Перенесение главных усилий на Юго-Западный фронт и связанное с ним предоставление крупных резервов могло бы обрадовать главнокомандующего Юго-Западного фронта, если бы не обстоятельства, при которых происходило это изменение решений Ставки. В час дня 4(17) июня Брусилов разговаривал с Алексеевым по прямому проводу и настоятельно указывал, что войска его фронта оказались в трудном положении, что против них в Ковеле собирается большая маневренная группа противника; Брусилов просил добавить тяжелой артиллерии и боеприпасов. Алексеев обещал, но, видимо, главнокомандующий Юго-Западного фронта не очень доверял этим обещаниям, так как на следующий день он пишет Алексееву письмо, которое следует привести полностью:
«Глубокоуважаемый Михаил Васильевич!
Отказ главкозапа атаковать противника 4 июня ставит вверенный мне фронт в чрезвычайно опасное положение, и, может статься, выигранное сражение окажется проигранным. Сделаем все возможное и даже невозможное, но силам человеческим есть предел, потери в войсках весьма значительны, и пополнение необстрелянных молодых солдат и убыль опытных боевых офицеров не может не отозваться на дальнейшем качестве войск. По натуре я скорее оптимист, чем пессимист, но не могу не признать, что положение более чем тяжелое. Войска никак не поймут — да им, конечно, и объяснять нельзя, — почему другие фронты молчат, а я уже получил два анонимных письма с предостережением, что ген.-адъют. Эверт якобы немец и изменник и что нас бросят для проигрыша войны. Не дай бог, чтобы такое убеждение укоренилось в войсках.

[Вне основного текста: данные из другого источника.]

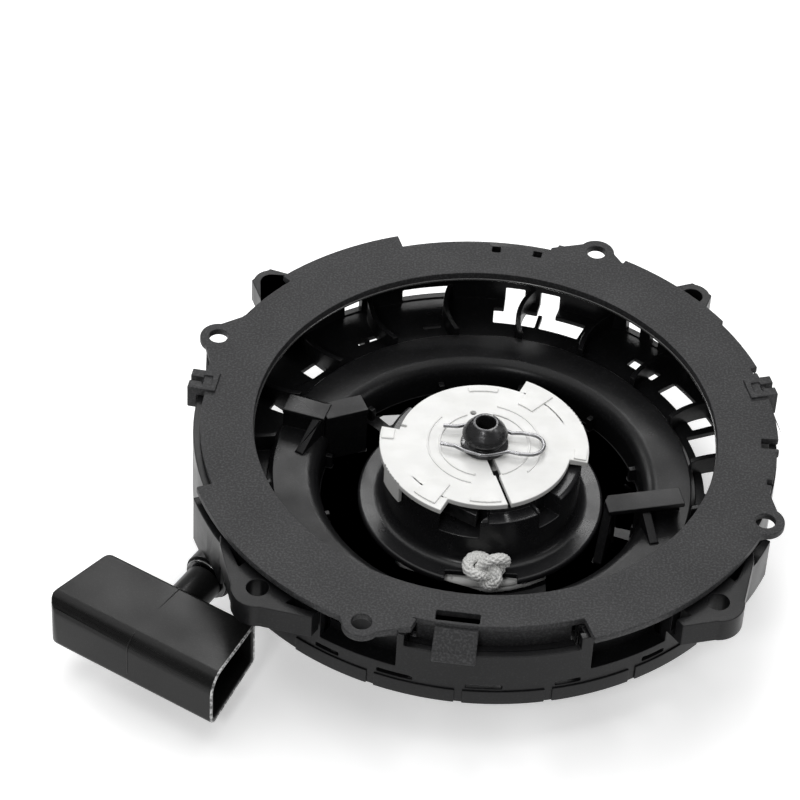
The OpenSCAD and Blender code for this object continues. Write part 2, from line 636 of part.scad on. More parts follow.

Беда еще в том, что в России это примут трагически. Также начнут указывать на измену. Огнестрельные припасы, скопленные для наступления, за две недели боев израсходовались, у меня во фронте, кроме легких, ничего больше нет, а армия бомбардирует меня просьбами, ссылаясь на то, что теперь борьба начинается еще более тяжелая. Вел. кн. Сергей Михайлович, прибывший сегодня сюда, доказал, что у него в запасе тоже ничего нет почти, а все поглощено Западным фронтом. Но раз их операция откладывается, может быть, окажется возможным поддержать нас запасами Северного и отчасти Западного фронтов. Во всяком случае, было бы жестоко остаться без ружейных патронов…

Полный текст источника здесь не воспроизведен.